A full-on frontal photo of his face at the crime scene, an eyewitness identification, and his left ring finger that was blown off and left behind in the fatal North Highlands pharmacy shootout even Kelvin Arnell Peterson would have to admit that the prosecution's case against him is pretty strong.
On Wednesday, however, a Sacramento Superior Court jury was forced to wrestle with what figures to be a more difficult question in the murder trial into the Sept. 2, 2010, shooting death of pharmacy clerk Tania Gurskiy. Is the depiction of the second suspect taken from the surveillance videotapes that of Bernard Krungerrun Reed?
As Peterson's smaller co-defendant, Reed took the witness stand Wednesday to say it wasn't, and an examination of the pictures shown in court suggests it could be a tough call for the jury. The build "favors" him, Reed himself admitted to detectives who arrested him in Reno eight days after the shooting. Other photos, however, including a profile from behind the counter of the Rexall pharmacy on Watt Avenue, were less conclusive.

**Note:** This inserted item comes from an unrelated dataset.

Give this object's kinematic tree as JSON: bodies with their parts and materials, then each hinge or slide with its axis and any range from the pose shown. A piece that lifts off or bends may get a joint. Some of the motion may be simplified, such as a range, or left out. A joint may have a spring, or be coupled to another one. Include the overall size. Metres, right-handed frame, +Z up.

Deputy District Attorney Scott Triplett and defense lawyers Paul Irish for Reed and Greg Foster for Peterson are scheduled to deliver their closing arguments to the jury today. Judge Troy L. Nunley will then instruct the panel and order it to begin deliberations.
Gurskiy, 27, was shot and killed at close range when the gunman authorities identified as Peterson, 43, ran out of the store after walking in with a note demanding OxyContin. Police and prosecutors say it was Reed, 35, who wore the two-toned, blue-and-gray sweat shirt and white baseball cap as he accompanied Peterson into the pharmacy. The videos show that the second robbery suspect slipped behind the counter and swiped money from the cash register while his accomplice went around the back to strong-arm the owners for the drugs.

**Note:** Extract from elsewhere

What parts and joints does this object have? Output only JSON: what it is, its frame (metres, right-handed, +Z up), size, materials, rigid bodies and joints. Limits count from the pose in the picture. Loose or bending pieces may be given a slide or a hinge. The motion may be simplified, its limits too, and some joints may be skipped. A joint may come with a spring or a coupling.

In testimony last week, Dennis Okimoto, the son of the pharmacy store owner, delivered eyewitness testimony identifying Peterson as the gunman.
"I was able to get a good look at his face," Okimoto said, when Peterson stuck a gun in his midsection.
"I thought he was going to definitely shoot me," Okimoto testified.
When the suspect aimed his gun at the head of Okimoto's father, the son reached for his own pistol, pointed it at Peterson and pulled the trigger. When it didn't fire, the click was enough to send Peterson running out of the store, shooting, authorities said, while Okimoto ducked for cover and fired back.
Triplett said Peterson fired the shot that killed Gurskiy.
In his testimony Wednesday, Reed described himself as a self-employed drug dealer in September 2010 who augmented his income by pimping out his girlfriend as a prostitute. He said he met Peterson a month before the robbery and did drug business with him.
The afternoon of the killing, Reed testified, he was in his rented town house on Port Gibson Court, near Auburn Boulevard and Greenback Lane, baby-sitting his roommate's 2-year-old son. His residence was about five miles from the robbery site.
"Did you ever leave your address and go to the Rexall pharmacy on Sept. 2, 2010?" Irish asked him.
"No," Reed replied.
Phone records showed Reed's cellular signal bounced off assorted towers in the vicinity of his residence and the pharmacy. His house was somewhat centrally situated among the towers, but he said he had no explanation why it bounced off different ones.
Under questioning from Triplett, he denied he was driving around the robbery area the time it happened.
"I didn't move nowhere," Reed said. "I was in one spot."
Reed testified he recognized the taller person in the videos as Peterson, and he admitted to communicating with the co-defendant on his cellphone around the time of the robbery. In one conversation less than an hour after the 12:30 p.m. shooting, he spoke with Peterson on the phone for 226 seconds. Peterson "told me he got shot," Reed testified.
In the aftermath of the shooting, Reed said he received phone calls from family saying "the dude in the white hat looked like me." A couple days later, he went to Reno with his girlfriend and checked into a hotel, where Sacramento County sheriff's detectives caught up with him the next week.
During his interview with them, Reed admitted, he lied no fewer than seven times. In one key falsehood, Reed denied knowing Peterson when detectives showed him a picture of the co-defendant.
"I was scared," Reed said. "I didn't want to get arrested for murder. Knowing him, I didn't want to implicate myself. I just didn't want to have nothing to do with it."